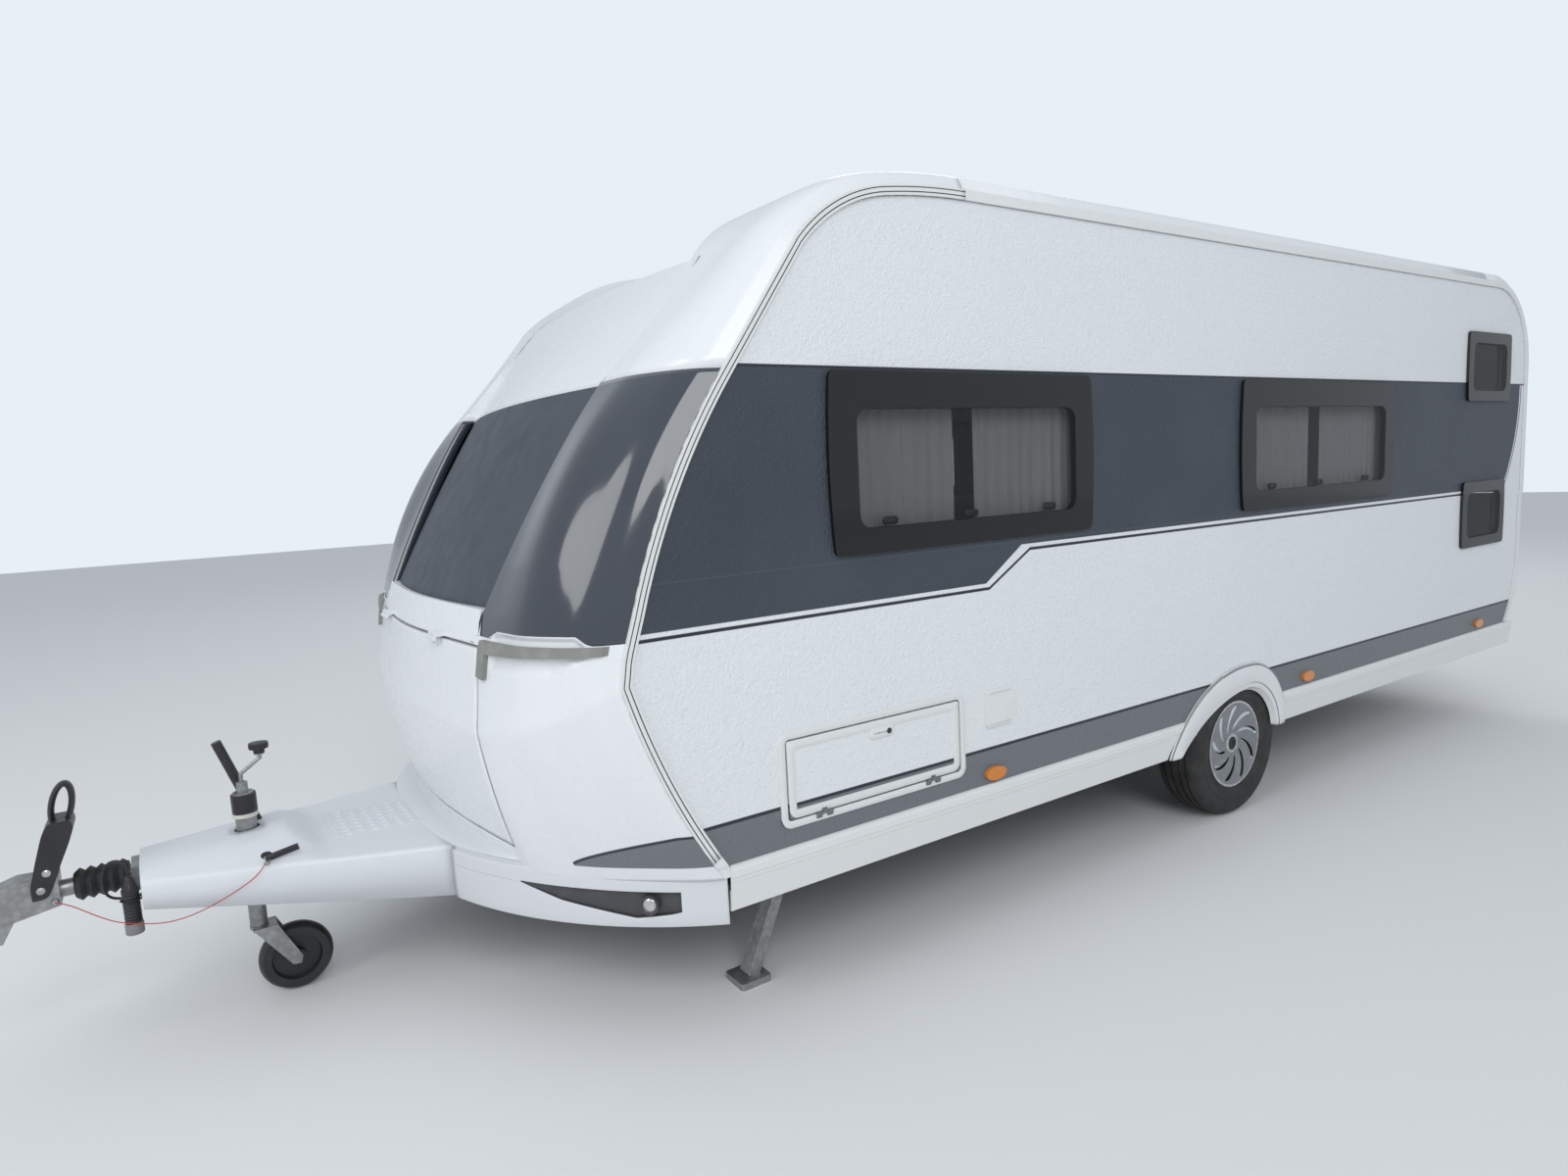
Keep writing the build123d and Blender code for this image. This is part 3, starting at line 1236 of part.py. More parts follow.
with BuildPart() as coupling_handle:
    with BuildSketch(Plane.XZ.offset(58)):
        with BuildLine():
            Polyline(
                (at(4262), 505),
                (at(4228), 505),
                (at(4130), 800),
                (at(4146), 830),
                (at(4190), 830),
                (at(4200), 800),
                (at(4215), 700),
                (at(4262), 540),
                close=True,
            )
        make_face()
    extrude(amount=-116)
    add(block(4100, 4300, -45 - SEAT, 45 + SEAT, 400, 640), mode=Mode.SUBTRACT)
save(coupling_handle.part, "coupling_handle")

with BuildPart() as drawbar_bellows:
    with BuildSketch(Plane(origin=(at(0), 0, COUPLING_Z), x_dir=(1, 0, 0), z_dir=(0, -1, 0))):
        with BuildLine():
            ridges = [(4035 + 13 * k, 48 if k % 2 else 38) for k in range(11)]
            points = [(4032, 38), *ridges, (4168, 34), (4168, SHAFT_R + SEAT), (4032, SHAFT_R + SEAT)]
            Polyline(*points, close=True)
        make_face()
    revolve(axis=Axis((at(0), 0, COUPLING_Z), (1, 0, 0)))
save(drawbar_bellows.part, "drawbar_bellows")

with BuildPart() as handbrake_lever:
    with BuildSketch(Plane(origin=(at(3648), -60, 470.3), z_dir=(125, 0, 380))):
        Circle(11)
    extrude(amount=190)
    with BuildSketch(Plane(origin=(at(3703), -60, 637), z_dir=(125, 0, 380))):
        Circle(15)
    extrude(amount=224)
    add(block(3600, 3720, -90, -30, 400, 470.3), mode=Mode.SUBTRACT)
save(handbrake_lever.part, "handbrake_lever")


def steady(name, pivot_x, side, foot_way, angle):
    """A channel leg with its foot plate, hanging from its pivot at angle below level."""
    a = radians(angle)
    along = Vector(foot_way * cos(a), 0, -sin(a))
    tip = Vector(at(pivot_x), side * LEG_Y, LEG_PIVOT_Z) + along * LEG_LENGTH
    plane = Plane(origin=(at(pivot_x), side * LEG_Y, LEG_PIVOT_Z), x_dir=(0, 1, 0), z_dir=along)
    rest_a = radians(66.0)
    with BuildPart() as made:
        with BuildSketch(plane.offset(-16)):
            RectangleRounded(58, 40, 3)
        extrude(amount=LEG_LENGTH + 6)
        with BuildSketch(plane.offset(30)):
            with Locations((0, -foot_way * 4)):
                Rectangle(46, 40)
        extrude(amount=LEG_LENGTH, mode=Mode.SUBTRACT)
        with BuildSketch(Plane.XZ.offset(-side * LEG_Y + 40)):
            with Locations((at(pivot_x), LEG_PIVOT_Z)):
                Circle(LEG_PIN_R + SEAT)
        extrude(amount=-80, mode=Mode.SUBTRACT)
        turn = degrees(rest_a - a) * foot_way
        pad_plane = Plane(
            origin=tip, x_dir=(cos(radians(turn)), 0, sin(radians(turn)) * 1), z_dir=(-sin(radians(turn)), 0, cos(radians(turn)))
        )
        with BuildSketch(pad_plane.offset(-11.15)):
            RectangleRounded(FOOT_SIZE, FOOT_SIZE, 12)
        extrude(amount=FOOT_T)
    save(made.part, name)
    return made.part


for row in [
    ("steady_front_left", STEADY_FRONT_X, 1, 1, 66.0),
    ("steady_front_right", STEADY_FRONT_X, -1, 1, 66.0),
    ("steady_rear_left", STEADY_REAR_X, 1, -1, 6.0),
    ("steady_rear_right", STEADY_REAR_X, -1, -1, 6.0),
]:
    steady(*row)
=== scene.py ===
"""Looks of a single-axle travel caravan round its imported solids. Metres, +X to the hitch, +Y left, +Z up."""
import bmesh
import bpy
import numpy as np
from math import cos, pi, radians, sin
from mathutils import Matrix, Vector


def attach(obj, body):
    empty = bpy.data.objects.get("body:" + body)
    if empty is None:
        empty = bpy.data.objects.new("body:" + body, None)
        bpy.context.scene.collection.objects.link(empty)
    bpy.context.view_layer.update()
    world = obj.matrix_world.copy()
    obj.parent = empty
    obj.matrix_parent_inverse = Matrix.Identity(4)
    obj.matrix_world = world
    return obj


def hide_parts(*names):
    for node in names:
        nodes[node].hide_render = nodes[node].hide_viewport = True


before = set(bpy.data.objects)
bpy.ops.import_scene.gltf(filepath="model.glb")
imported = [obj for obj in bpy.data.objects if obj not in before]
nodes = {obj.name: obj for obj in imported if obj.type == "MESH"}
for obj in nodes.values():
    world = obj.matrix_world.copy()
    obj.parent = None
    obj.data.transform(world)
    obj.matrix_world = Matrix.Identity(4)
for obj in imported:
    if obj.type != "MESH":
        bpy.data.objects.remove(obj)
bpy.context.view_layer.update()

# Driving sizes. X counts from the axle and grows towards the hitch, Z counts from the ground.
AXLE_X, AXLE_Z = -0.740, 0.320
WALL_Y = 1.140
BODY_FOOT = 0.470
# Y of the wheel covers' outermost faces
WHEEL_OUT = 1.1195
# Openings in the sides: first and last X, lowest and highest Z
HATCH = (1.698, 2.390, 0.588, 0.825)
CASSETTE = (-2.420, -2.040, 0.620, 0.930)
FLAP = (1.442, 1.569, 0.708, 0.836)
SIDES = ((1, "left"), (-1, "right"))


def at(x):
    """Row X of a place given from the axle."""
    return AXLE_X + x


# Camera, solved from the photograph
CAMERA_PLACE = Vector((at(3.8385), 3.3726, 1.6017))
CAMERA_YAW, CAMERA_PITCH, CAMERA_ROLL = radians(-123.412), radians(-6.898), radians(-2.954)
FOCAL_PIXELS, PICTURE_WIDTH, SENSOR = 950.83, 1600, 36.0


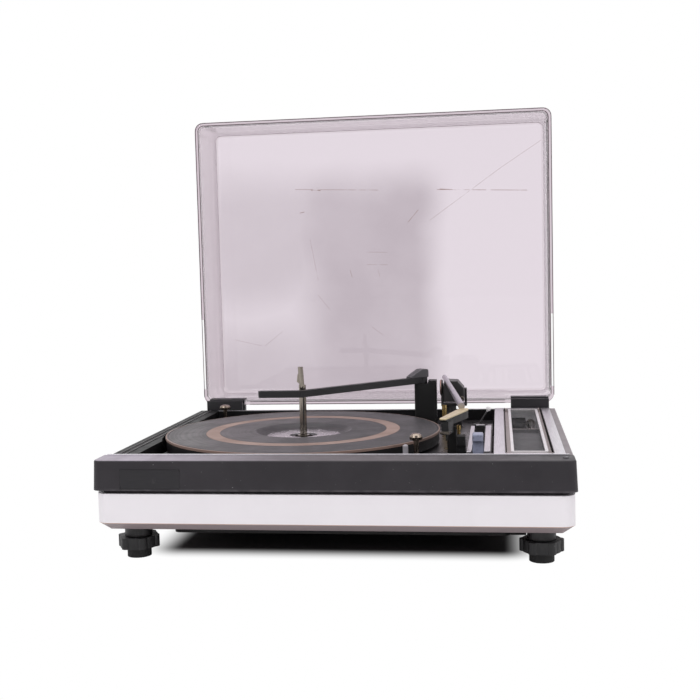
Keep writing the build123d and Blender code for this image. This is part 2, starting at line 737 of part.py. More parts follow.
+ + + +
Exactly and exclusively, reproduce the lines that start at the line containing "return made.part" and end at the line containing "bpy.data.objects.remove(obj)", inclusive of both.

### [Task solution]
    return made.part


for row in [
    ("steady_front_left", STEADY_FRONT_X, 1, 1, 66.0),
    ("steady_front_right", STEADY_FRONT_X, -1, 1, 66.0),
    ("steady_rear_left", STEADY_REAR_X, 1, -1, 6.0),
    ("steady_rear_right", STEADY_REAR_X, -1, -1, 6.0),
]:
    steady(*row)
=== scene.py ===
"""Looks of a single-axle travel caravan round its imported solids. Metres, +X to the hitch, +Y left, +Z up."""
import bmesh
import bpy
import numpy as np
from math import cos, pi, radians, sin
from mathutils import Matrix, Vector


def attach(obj, body):
    empty = bpy.data.objects.get("body:" + body)
    if empty is None:
        empty = bpy.data.objects.new("body:" + body, None)
        bpy.context.scene.collection.objects.link(empty)
    bpy.context.view_layer.update()
    world = obj.matrix_world.copy()
    obj.parent = empty
    obj.matrix_parent_inverse = Matrix.Identity(4)
    obj.matrix_world = world
    return obj


def hide_parts(*names):
    for node in names:
        nodes[node].hide_render = nodes[node].hide_viewport = True


before = set(bpy.data.objects)
bpy.ops.import_scene.gltf(filepath="model.glb")
imported = [obj for obj in bpy.data.objects if obj not in before]
nodes = {obj.name: obj for obj in imported if obj.type == "MESH"}
for obj in nodes.values():
    world = obj.matrix_world.copy()
    obj.parent = None
    obj.data.transform(world)
    obj.matrix_world = Matrix.Identity(4)
for obj in imported:
    if obj.type != "MESH":
        bpy.data.objects.remove(obj)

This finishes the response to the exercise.